Instructions to follow: Return exactly and only these lines: the first of the listing through the one containing "return spline(knots, np.mod(across, len(FOLDS)), closed=True)".

Exercise material:
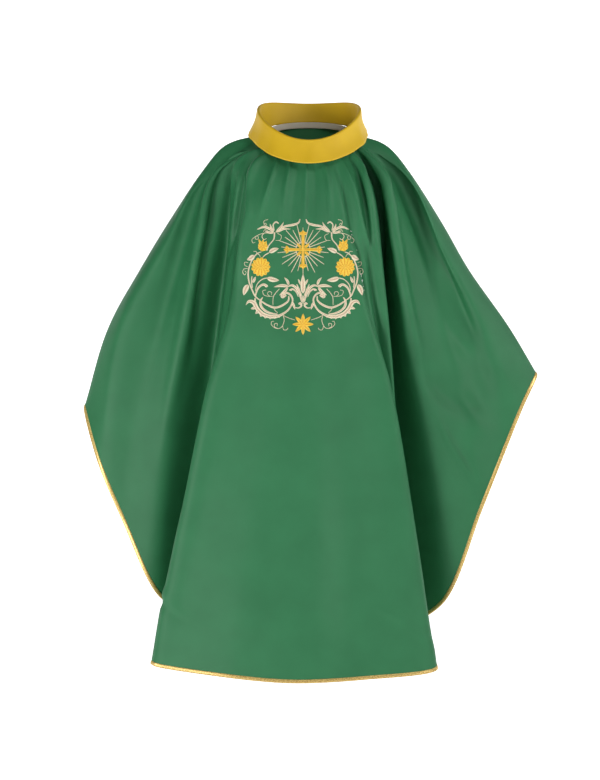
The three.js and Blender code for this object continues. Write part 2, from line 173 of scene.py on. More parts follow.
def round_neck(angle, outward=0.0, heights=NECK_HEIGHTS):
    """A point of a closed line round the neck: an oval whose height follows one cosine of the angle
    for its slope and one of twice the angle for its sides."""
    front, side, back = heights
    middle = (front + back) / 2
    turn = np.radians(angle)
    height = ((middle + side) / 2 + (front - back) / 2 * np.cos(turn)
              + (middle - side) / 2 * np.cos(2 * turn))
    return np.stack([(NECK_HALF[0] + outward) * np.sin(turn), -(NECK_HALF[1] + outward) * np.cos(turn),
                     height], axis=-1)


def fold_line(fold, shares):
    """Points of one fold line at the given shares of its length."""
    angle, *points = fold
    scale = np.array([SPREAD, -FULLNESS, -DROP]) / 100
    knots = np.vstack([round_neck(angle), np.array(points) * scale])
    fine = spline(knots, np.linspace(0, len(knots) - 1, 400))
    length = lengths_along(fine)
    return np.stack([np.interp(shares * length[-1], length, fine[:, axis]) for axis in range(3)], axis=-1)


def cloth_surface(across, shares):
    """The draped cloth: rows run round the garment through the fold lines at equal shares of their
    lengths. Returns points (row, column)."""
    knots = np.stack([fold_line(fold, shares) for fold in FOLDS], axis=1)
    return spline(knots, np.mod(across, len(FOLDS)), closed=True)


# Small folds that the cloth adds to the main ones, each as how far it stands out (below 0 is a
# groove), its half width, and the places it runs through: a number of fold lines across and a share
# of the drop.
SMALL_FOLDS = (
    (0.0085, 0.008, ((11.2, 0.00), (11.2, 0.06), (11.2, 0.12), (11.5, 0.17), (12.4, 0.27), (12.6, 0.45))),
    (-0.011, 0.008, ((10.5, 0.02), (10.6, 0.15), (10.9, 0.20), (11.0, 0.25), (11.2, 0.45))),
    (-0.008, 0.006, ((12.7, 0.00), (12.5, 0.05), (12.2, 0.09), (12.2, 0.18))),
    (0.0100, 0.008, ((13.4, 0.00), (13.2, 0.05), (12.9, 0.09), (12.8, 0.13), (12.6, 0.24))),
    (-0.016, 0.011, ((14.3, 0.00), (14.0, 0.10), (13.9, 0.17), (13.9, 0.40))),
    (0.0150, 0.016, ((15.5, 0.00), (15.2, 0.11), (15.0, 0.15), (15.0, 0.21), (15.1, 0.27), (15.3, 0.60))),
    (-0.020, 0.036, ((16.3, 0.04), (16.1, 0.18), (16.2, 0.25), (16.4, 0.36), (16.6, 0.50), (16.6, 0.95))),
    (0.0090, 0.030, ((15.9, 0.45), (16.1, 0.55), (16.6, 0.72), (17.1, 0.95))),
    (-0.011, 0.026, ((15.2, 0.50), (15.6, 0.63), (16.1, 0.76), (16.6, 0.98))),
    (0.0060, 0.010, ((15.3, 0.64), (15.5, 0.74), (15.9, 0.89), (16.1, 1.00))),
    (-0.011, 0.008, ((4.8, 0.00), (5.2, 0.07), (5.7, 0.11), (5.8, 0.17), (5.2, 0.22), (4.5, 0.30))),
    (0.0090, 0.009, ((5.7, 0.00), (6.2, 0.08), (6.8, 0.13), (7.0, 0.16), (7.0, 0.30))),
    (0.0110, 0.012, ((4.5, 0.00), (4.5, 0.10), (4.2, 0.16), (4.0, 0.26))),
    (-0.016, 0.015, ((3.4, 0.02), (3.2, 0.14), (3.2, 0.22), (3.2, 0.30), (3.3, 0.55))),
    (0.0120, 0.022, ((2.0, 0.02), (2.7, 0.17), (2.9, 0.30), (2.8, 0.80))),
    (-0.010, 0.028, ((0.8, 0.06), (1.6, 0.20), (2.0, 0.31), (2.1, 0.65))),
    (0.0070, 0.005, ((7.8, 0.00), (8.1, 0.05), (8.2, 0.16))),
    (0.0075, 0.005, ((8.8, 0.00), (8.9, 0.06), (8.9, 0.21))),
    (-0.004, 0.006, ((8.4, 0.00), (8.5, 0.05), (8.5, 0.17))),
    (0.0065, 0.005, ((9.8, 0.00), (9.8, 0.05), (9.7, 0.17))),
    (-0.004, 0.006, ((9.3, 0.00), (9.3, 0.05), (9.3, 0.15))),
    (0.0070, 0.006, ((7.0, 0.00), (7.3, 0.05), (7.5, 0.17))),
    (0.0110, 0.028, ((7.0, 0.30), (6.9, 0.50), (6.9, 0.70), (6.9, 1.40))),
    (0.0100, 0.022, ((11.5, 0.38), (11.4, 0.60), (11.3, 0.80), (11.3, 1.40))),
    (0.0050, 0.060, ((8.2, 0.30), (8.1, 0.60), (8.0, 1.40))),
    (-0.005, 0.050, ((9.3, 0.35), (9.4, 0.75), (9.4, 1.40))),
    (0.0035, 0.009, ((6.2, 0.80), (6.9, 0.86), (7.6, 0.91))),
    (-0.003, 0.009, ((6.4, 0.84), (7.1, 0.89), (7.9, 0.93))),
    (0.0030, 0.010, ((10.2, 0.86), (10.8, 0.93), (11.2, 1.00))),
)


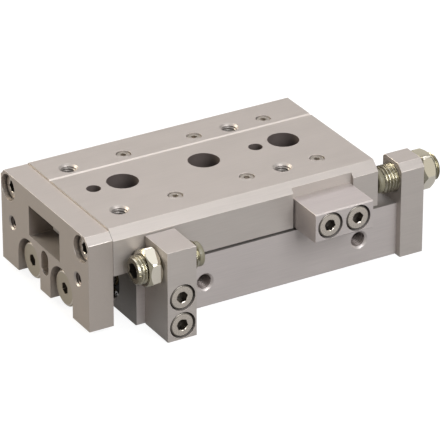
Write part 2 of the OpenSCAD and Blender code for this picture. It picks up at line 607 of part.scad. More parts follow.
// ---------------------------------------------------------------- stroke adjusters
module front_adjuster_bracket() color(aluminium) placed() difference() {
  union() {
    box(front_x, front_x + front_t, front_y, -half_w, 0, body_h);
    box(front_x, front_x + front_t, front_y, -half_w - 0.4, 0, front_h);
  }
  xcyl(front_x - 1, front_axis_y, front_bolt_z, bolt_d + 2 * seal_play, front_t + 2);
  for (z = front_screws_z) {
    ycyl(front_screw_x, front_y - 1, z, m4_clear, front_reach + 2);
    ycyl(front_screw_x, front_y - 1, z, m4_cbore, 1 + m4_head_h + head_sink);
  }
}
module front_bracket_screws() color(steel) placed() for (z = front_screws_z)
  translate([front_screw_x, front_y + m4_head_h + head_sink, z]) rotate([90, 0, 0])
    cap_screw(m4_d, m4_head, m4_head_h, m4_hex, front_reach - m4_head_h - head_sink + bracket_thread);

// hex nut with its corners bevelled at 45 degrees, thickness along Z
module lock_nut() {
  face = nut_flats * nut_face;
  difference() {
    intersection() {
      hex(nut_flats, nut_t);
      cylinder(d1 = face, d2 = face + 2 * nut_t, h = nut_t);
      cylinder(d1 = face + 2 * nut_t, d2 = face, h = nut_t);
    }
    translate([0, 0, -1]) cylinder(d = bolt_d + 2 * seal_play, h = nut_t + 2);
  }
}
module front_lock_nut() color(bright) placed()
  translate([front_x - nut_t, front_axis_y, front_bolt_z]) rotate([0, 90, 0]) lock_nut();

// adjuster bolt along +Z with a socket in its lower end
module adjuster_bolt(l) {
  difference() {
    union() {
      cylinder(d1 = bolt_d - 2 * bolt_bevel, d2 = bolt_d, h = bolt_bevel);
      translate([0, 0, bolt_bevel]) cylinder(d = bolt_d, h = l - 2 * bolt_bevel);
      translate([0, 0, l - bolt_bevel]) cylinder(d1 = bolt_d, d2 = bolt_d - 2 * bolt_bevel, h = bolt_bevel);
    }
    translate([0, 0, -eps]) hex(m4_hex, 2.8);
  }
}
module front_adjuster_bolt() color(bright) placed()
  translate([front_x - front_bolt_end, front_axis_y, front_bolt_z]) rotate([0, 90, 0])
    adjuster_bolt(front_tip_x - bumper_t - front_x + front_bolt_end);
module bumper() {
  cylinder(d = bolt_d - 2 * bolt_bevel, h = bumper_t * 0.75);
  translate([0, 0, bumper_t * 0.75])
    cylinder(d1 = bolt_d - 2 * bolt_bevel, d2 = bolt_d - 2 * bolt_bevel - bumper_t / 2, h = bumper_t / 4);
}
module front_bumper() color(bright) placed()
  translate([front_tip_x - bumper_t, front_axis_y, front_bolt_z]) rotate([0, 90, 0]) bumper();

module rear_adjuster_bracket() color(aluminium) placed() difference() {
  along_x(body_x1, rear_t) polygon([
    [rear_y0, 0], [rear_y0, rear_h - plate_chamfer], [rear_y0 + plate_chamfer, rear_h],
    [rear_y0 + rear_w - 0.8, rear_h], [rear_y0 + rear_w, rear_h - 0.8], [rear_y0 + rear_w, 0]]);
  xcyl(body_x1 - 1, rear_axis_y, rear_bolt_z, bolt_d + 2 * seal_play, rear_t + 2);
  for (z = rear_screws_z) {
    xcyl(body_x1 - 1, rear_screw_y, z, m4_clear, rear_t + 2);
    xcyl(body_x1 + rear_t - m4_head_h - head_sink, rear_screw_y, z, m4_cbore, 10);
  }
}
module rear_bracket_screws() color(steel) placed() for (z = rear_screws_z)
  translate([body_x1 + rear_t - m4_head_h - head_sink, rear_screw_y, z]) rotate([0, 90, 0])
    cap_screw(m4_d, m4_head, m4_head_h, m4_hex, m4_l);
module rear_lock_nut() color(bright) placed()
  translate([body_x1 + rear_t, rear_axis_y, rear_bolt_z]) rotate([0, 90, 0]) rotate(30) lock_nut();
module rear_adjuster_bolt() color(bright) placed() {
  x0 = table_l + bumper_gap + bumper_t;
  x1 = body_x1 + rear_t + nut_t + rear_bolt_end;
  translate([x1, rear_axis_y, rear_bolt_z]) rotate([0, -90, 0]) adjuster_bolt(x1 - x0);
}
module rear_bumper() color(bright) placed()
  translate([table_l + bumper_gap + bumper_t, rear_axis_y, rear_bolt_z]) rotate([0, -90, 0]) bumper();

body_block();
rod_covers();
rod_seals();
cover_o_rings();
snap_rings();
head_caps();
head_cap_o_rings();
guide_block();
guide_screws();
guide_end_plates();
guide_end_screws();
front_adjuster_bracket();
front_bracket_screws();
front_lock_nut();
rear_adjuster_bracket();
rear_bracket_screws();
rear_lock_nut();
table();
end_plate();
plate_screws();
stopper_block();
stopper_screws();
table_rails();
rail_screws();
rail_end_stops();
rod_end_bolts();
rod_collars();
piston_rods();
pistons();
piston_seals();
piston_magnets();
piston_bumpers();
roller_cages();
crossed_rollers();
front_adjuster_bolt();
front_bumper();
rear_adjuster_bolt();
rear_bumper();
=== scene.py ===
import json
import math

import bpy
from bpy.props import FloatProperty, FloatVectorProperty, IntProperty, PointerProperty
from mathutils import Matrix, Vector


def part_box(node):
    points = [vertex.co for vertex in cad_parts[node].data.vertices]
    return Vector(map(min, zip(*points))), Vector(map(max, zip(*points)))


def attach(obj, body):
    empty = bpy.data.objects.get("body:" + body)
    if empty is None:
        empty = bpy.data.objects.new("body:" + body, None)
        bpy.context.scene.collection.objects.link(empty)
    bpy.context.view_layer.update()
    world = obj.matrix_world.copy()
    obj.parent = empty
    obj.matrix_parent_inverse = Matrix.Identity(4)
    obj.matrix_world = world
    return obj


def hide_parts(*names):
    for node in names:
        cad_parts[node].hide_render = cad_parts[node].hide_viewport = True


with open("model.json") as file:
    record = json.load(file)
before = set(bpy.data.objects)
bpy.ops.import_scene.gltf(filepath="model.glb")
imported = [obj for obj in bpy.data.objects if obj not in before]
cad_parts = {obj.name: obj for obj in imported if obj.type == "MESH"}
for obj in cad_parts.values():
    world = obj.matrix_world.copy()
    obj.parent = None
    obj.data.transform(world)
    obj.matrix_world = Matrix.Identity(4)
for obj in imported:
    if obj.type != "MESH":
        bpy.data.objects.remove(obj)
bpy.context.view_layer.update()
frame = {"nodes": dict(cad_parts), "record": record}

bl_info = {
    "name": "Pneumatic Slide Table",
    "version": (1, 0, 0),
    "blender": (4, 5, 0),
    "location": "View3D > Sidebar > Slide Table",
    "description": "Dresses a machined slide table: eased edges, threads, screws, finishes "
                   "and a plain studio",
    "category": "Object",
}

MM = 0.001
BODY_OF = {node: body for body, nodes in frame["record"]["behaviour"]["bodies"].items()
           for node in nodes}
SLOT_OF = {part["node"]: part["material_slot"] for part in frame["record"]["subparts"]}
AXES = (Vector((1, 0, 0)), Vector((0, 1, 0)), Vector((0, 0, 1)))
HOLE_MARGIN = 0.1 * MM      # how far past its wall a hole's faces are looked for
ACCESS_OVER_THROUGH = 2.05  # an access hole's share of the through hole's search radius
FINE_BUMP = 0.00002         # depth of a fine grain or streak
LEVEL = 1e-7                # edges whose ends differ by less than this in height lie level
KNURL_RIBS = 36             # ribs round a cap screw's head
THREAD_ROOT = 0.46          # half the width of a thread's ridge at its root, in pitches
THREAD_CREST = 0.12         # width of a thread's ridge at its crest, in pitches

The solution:
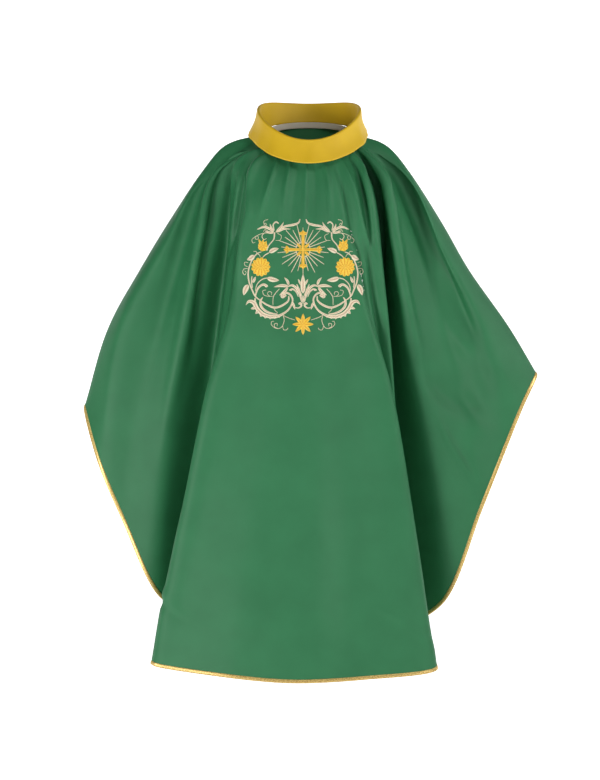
The three.js and Blender code for this object continues. Write part 2, from line 173 of scene.py on. More parts follow.
def round_neck(angle, outward=0.0, heights=NECK_HEIGHTS):
    """A point of a closed line round the neck: an oval whose height follows one cosine of the angle
    for its slope and one of twice the angle for its sides."""
    front, side, back = heights
    middle = (front + back) / 2
    turn = np.radians(angle)
    height = ((middle + side) / 2 + (front - back) / 2 * np.cos(turn)
              + (middle - side) / 2 * np.cos(2 * turn))
    return np.stack([(NECK_HALF[0] + outward) * np.sin(turn), -(NECK_HALF[1] + outward) * np.cos(turn),
                     height], axis=-1)


def fold_line(fold, shares):
    """Points of one fold line at the given shares of its length."""
    angle, *points = fold
    scale = np.array([SPREAD, -FULLNESS, -DROP]) / 100
    knots = np.vstack([round_neck(angle), np.array(points) * scale])
    fine = spline(knots, np.linspace(0, len(knots) - 1, 400))
    length = lengths_along(fine)
    return np.stack([np.interp(shares * length[-1], length, fine[:, axis]) for axis in range(3)], axis=-1)


def cloth_surface(across, shares):
    """The draped cloth: rows run round the garment through the fold lines at equal shares of their
    lengths. Returns points (row, column)."""
    knots = np.stack([fold_line(fold, shares) for fold in FOLDS], axis=1)
    return spline(knots, np.mod(across, len(FOLDS)), closed=True)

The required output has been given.